Auch von Hilferding wird also der politische Massenstreik nicht als normales Kampfmittel betrachtet, sondern als äußerstes Mittel in außergewöhnlichen Situationen, das nur unter bestimmten Bedingungen Erfolg verspricht, dessen Anerkennung aber notwendig ist, weil er das einzige Mittel bildet, das allgemeine Wahlrecht für die Arbeiterklasse zu sichern, das eine unerläßliche Voraussetzung ihrer Befreiung darstellt.

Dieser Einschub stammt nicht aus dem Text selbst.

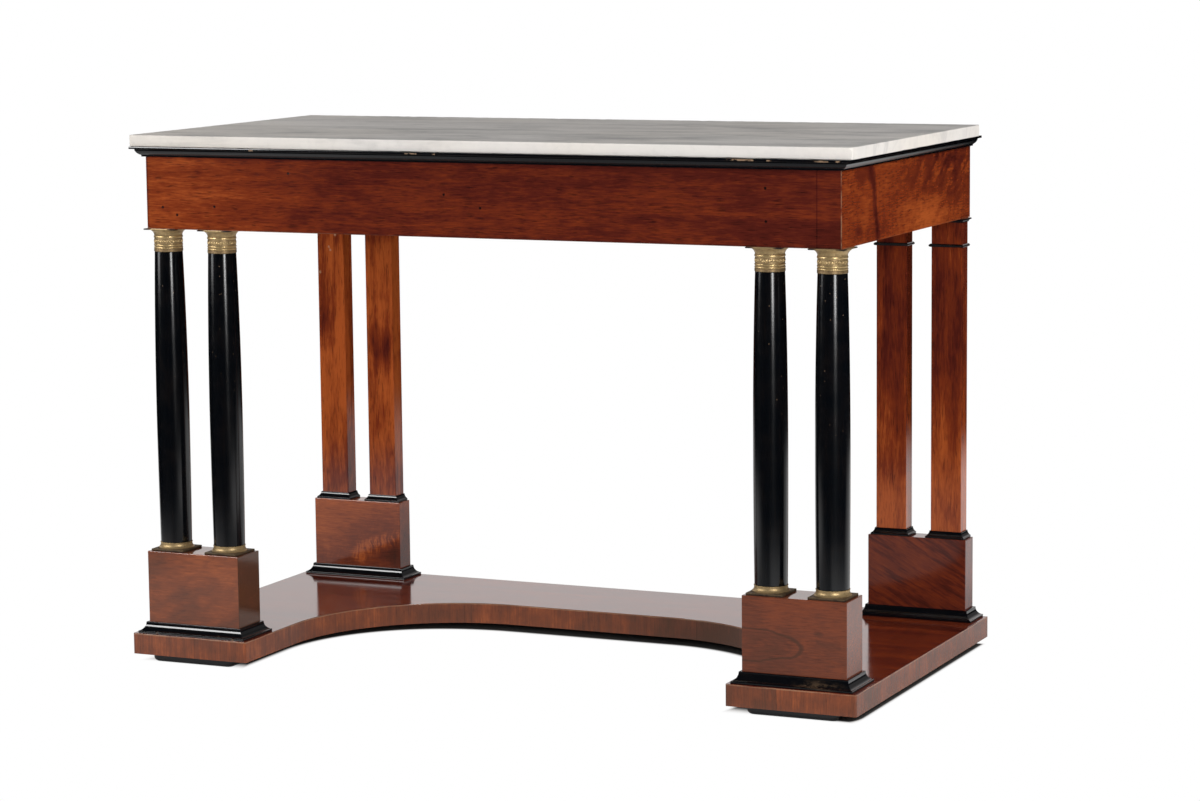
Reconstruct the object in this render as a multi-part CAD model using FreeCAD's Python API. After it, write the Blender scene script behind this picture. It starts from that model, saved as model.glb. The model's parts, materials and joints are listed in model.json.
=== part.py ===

Die Wirkung des Massenstreiks sieht er begründet in der wirtschaftlichen Unentbehrlichkeit des Proletariats.


Fußnote

1. Wir bemerken dies ausdrücklich, damit nicht etwa die Meinung entstehe, wir wollten einer bestimmten Gruppe des internationalen Proletariats, etwa der deutschen, vorschlagen, in einer bestimmten Situation, Abschaffung des allgemeinen Wahlrechts, nun sofort ohne weitere Vorbereitung mit dem Generalstreik zu antworten. Vielmehr fällt eine Untersuchung der konkreten Bedingungen, unter denen ein Generalstreik möglich ist, außerhalb des Rahmens dieses Artikels. – R.H.